I would argue that an astute firefighter that really pays attention could learn more about being a competent officer from a poor one than from a good officer. Of course, there are many factors that contribute to that statment, but many times the bad performance of an officer is much easier to take note of than some of the more subtle things that a good officer will provide.

As a firefighter that has aspirations to promote and advance in his/her organization, you must take a hard look at who has, is and will lead you during that time period. These are the opportunities to ask yourself “what would I have done different” and “what would have been the outcomes?” If we do this in an organized, objective manner, we start to develop our decision making processes and values. We will be able to see what worked or works versus what does not.

By closely observing the good officers we will be able to learn how to have a positive influence on our crew or company, even when it means corrections are needed. The good and effective officer will use skills to earn respect and get results based on expectations that the crew knows are not negotiable. They will also communicate and provide and environment for growth and productivity along with some autonomy. There is much to learn from them, but sometimes the methods are not as obvious as we would like, meaning that they don’t make a show, they just get the job done.
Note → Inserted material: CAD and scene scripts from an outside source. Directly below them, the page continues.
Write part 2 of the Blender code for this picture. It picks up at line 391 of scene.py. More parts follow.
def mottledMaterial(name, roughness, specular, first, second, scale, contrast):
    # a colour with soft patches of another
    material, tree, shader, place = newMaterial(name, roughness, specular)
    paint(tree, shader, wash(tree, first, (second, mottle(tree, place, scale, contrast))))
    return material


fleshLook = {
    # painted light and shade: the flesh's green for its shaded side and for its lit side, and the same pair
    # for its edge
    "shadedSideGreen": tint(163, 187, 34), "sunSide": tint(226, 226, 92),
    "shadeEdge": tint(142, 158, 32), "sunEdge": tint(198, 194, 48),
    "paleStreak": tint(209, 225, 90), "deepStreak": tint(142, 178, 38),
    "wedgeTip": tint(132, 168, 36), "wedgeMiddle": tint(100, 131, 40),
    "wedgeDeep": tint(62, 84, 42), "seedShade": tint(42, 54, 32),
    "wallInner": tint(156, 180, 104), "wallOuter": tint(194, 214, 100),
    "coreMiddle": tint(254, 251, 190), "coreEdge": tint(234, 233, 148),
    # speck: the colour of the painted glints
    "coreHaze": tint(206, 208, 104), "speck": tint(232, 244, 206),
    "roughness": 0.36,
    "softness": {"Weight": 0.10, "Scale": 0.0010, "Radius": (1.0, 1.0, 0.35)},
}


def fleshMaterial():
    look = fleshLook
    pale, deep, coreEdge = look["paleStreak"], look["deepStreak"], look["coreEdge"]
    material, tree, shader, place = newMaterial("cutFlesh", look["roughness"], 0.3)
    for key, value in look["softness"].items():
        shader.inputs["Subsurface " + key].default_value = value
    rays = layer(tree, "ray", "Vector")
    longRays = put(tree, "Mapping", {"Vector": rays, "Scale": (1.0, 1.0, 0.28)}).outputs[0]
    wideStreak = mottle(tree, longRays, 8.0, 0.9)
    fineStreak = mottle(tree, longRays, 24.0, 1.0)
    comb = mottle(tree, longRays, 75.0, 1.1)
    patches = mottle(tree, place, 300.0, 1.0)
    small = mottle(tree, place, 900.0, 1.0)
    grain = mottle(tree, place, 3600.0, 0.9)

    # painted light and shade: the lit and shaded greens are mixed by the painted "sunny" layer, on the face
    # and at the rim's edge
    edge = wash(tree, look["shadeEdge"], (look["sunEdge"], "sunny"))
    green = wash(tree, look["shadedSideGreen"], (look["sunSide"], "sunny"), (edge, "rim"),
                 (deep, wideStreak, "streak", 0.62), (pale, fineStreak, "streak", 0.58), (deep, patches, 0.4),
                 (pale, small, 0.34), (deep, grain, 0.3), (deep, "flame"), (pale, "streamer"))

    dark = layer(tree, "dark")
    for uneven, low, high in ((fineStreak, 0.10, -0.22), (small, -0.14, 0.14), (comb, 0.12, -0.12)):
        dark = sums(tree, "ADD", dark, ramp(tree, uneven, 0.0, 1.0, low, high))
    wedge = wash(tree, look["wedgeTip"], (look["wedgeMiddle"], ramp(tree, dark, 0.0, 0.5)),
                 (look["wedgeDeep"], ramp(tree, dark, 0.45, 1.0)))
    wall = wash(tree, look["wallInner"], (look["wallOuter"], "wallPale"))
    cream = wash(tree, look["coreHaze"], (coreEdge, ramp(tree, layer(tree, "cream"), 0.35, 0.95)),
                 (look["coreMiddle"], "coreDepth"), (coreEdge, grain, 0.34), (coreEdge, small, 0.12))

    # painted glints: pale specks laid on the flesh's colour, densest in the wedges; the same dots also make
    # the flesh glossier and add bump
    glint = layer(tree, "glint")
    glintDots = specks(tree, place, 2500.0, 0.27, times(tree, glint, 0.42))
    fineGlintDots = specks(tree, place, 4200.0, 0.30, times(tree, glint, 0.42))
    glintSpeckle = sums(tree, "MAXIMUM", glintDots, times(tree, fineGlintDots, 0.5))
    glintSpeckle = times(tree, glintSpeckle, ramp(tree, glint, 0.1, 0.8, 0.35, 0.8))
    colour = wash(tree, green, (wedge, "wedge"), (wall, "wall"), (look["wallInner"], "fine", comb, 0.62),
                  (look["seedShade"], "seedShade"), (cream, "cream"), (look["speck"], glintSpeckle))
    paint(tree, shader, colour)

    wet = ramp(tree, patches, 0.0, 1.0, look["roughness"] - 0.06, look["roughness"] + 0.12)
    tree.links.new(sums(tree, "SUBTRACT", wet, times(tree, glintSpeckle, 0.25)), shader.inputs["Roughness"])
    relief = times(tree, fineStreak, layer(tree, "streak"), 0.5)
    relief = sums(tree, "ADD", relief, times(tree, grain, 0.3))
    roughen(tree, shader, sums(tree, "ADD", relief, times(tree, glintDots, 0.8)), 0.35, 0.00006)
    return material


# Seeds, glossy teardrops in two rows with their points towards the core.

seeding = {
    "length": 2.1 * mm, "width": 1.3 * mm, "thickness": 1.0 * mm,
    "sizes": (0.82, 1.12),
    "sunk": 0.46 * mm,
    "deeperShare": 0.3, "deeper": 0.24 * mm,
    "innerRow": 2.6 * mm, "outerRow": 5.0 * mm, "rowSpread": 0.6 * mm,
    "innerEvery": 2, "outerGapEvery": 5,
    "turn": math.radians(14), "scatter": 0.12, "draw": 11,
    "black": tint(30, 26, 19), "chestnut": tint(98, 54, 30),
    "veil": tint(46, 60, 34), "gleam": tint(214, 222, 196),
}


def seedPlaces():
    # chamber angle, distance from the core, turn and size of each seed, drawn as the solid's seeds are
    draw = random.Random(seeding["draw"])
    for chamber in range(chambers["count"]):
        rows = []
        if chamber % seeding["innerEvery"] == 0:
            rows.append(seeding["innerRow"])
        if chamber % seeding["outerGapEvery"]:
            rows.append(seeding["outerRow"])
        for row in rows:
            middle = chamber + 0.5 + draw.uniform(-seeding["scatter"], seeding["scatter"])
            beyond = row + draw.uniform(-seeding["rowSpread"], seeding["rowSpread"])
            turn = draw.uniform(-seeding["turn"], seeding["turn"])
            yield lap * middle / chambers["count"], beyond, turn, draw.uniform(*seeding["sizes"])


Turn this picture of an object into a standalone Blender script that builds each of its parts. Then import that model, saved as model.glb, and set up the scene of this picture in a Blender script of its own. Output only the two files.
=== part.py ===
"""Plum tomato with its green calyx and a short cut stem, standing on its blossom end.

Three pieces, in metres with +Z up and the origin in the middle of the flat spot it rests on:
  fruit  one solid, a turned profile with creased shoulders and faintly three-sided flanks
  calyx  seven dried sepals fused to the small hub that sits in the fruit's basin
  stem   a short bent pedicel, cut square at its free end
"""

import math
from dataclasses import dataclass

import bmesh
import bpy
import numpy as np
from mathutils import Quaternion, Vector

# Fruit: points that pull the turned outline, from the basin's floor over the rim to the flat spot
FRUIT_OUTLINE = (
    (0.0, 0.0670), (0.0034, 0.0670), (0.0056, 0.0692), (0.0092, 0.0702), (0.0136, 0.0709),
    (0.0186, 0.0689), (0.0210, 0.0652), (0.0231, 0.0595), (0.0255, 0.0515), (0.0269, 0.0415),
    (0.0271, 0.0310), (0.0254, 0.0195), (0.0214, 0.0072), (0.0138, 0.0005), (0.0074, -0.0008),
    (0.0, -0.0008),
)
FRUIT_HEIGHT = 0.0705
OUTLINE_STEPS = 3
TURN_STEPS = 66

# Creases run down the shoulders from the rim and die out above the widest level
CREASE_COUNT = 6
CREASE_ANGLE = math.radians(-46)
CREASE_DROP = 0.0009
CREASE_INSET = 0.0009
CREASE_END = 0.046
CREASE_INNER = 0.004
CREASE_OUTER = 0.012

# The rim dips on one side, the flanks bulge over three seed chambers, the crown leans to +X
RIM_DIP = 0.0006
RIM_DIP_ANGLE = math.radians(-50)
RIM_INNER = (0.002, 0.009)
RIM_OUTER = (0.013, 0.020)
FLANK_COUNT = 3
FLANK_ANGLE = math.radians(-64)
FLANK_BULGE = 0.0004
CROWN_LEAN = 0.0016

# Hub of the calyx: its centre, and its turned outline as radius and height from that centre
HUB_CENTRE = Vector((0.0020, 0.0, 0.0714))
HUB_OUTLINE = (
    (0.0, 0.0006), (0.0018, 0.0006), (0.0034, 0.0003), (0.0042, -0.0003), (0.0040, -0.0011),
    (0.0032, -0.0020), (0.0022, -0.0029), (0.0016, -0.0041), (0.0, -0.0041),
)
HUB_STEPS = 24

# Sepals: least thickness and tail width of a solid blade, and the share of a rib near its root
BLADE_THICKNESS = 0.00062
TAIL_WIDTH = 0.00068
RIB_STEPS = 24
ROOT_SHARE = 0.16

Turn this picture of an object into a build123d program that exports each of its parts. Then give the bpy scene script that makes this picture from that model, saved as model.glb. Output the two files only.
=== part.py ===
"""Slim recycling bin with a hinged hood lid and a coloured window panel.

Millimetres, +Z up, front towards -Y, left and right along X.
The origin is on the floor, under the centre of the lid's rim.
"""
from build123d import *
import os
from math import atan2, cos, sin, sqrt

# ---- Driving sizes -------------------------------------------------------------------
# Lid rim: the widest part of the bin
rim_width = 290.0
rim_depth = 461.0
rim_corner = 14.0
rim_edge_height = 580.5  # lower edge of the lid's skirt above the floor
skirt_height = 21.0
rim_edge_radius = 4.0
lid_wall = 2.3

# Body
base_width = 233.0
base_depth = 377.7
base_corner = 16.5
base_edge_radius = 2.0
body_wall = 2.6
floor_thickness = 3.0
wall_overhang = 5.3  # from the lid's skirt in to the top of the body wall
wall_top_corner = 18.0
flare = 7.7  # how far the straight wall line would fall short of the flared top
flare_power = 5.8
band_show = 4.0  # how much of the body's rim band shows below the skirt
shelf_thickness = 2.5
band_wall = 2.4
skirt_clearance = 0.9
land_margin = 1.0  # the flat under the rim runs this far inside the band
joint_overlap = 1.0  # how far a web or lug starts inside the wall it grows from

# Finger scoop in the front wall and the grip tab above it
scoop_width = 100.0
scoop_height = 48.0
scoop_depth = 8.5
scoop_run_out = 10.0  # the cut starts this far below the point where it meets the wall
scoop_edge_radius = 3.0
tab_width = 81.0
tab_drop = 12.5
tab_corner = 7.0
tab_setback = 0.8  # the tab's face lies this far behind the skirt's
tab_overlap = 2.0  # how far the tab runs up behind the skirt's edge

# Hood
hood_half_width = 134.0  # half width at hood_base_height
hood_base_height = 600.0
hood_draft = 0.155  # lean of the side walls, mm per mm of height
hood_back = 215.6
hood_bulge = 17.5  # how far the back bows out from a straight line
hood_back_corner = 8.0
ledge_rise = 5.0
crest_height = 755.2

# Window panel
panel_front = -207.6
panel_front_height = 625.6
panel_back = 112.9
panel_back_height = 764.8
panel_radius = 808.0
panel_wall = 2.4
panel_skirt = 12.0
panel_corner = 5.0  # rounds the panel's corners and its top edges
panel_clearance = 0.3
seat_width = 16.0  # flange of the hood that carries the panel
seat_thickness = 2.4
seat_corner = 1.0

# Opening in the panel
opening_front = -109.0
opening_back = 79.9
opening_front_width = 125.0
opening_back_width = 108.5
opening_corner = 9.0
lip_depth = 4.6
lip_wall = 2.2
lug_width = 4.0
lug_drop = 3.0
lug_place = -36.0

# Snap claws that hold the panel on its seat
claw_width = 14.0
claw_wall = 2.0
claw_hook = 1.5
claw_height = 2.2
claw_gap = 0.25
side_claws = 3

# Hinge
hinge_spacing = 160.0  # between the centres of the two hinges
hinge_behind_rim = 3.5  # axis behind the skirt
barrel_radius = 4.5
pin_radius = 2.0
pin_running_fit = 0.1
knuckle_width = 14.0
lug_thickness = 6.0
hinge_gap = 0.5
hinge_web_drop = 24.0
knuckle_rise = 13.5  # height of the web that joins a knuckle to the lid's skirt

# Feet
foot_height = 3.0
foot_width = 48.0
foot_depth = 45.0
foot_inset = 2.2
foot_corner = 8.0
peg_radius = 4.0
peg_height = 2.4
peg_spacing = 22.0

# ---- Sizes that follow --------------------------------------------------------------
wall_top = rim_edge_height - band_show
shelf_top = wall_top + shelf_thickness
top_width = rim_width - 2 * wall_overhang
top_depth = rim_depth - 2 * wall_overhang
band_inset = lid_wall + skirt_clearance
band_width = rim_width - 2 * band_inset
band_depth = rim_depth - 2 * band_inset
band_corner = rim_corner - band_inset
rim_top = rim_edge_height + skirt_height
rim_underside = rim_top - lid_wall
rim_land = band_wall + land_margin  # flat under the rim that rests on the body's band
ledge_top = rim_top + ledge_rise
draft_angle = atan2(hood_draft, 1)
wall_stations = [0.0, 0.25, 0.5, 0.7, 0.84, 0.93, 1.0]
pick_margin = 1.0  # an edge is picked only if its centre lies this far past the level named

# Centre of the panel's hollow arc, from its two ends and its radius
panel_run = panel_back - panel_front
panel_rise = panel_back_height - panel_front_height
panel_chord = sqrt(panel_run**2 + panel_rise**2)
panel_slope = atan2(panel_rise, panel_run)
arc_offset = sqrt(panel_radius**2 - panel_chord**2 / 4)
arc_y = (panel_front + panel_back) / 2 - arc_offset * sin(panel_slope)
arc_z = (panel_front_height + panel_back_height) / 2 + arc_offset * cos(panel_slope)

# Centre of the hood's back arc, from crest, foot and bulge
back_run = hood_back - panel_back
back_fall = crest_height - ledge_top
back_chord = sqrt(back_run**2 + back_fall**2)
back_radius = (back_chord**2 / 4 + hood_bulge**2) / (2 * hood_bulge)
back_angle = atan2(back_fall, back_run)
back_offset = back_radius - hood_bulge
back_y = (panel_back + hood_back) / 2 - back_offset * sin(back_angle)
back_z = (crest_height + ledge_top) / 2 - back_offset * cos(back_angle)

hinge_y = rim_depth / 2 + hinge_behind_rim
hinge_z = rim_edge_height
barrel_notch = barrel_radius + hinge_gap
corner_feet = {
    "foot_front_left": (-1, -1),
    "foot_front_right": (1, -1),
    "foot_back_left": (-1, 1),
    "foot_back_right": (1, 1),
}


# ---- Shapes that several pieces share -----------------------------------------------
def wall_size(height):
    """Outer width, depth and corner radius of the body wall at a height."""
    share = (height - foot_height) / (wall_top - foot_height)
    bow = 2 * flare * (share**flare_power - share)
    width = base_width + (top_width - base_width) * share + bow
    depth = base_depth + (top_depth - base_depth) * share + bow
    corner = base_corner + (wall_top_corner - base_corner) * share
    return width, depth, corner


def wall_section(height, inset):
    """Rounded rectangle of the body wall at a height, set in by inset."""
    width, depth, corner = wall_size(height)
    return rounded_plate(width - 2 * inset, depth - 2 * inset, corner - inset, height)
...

Conversely, by paying attention to the officers who seem to always force their ways, are loud and brash or who seem to struggle to get their crew to be cohesive we can learn some critical lessons in what not to do. These lessons are usually more obvious and cause the crews much frustration. it doesn’t mean the officer is a bad guy, it may be that he is acting the exact way an officer he had acted; a great lesson to consider!

Then we have the officer that is just completely hands off. They will say things like “I don’t care what you do, just don’t get me in trouble by doing something stupid.” That is an officer that just has lost touch with the job and his people. They will not make a lot of tough decisions and they will not do a lot of teaching. These officers can be some of the most dangerous because they seem to have an “I don’t care” attitude which many times leads to complacency and inattention.

The key for the candidate is to write these lessons down from all three models. You will not remember everything and many of these lessons will soon be forgotten and they are a valuable tool to your success. I recommend writing the positive or good stuff in blue ink, the bad stuff in red ink and everything else in black ink. It will help you to easily find what you’re looking for.

Like I tell the younger guys with me, instead of getting frustrated and discouraged; make it a learning experience. Those bad times are sometimes hard to handle and can challenge your energy. Vow to never do those things when you’re an officer or acting officer. That’s called learning and taking action.